When a reporter asks Swoopes if it's really that simple, he shrugs.
"It kind of feels like that's what Arkansas was doing," he shoots back.
Swoopes is sitting on a raised dais in the Houston Texans' team auditorium, still in his No. 18 orange Longhorns jersey. TV cameras dominate the center of the room, with overflow reporters hugging the walls.
It is amazing how far the Texas Bowl (which has undergone more name changes than a child of overenthusiastic hippie parents of the 1970s) has come in just the last few years. The 2010 game — which saw Baylor and a pre-stardom Robert Griffin III get completely dismantled by Illinois — produced less buzz locally than some high school football games.

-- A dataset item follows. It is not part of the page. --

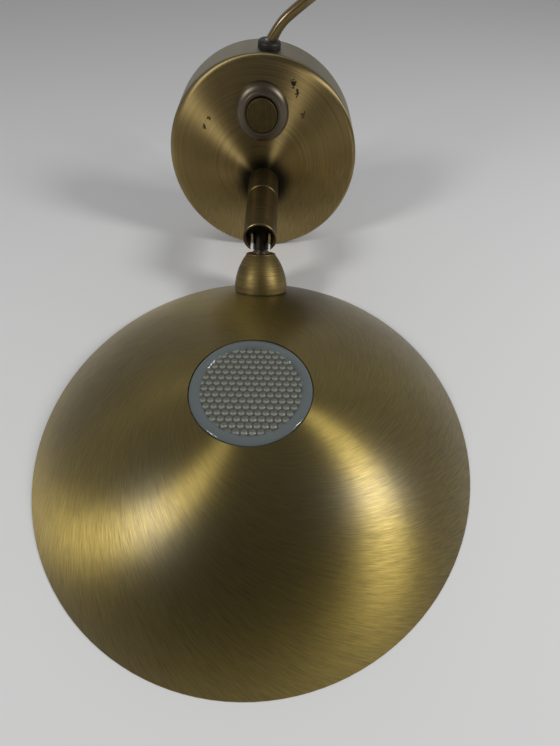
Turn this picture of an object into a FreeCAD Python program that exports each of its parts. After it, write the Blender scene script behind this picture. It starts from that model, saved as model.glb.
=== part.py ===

This Texas-Arkansas game matters though. It truly packs the stadium (no need for inflated crowd figures on this night). It's something people are talking about.
The Monday night football stage — on the first Monday of the season that there's not NFL Monday Night Football — only adds to the game's big-time feel.
Run by Jamey Rootes and the Lone Star Sports & Entertainment subsidiary of the Texans, Houston's college football bowl game has always been a first-class operation (it quickly gained a reputation with coaches' wives for being one of the better run bowls). Now, it is starting to get the type of matchups worthy of its operators, its stadium and its city.
There is history in the building and not just the old Southwest Conference matchup renewed.
Texas legend Earl Campbell, sitting in a golf cart to rest his football ravaged body, draws the loudest cheers during the pregame ceremonies. When you do something great at a football school like Texas, it matters forever.
When you do something blah ... well, Charlie Strong suddenly seems to be on his way to finding out.
"Texas has got to mean something," Strong says. "Right now it doesn't mean much."
That's on Strong. Just like this bowl game.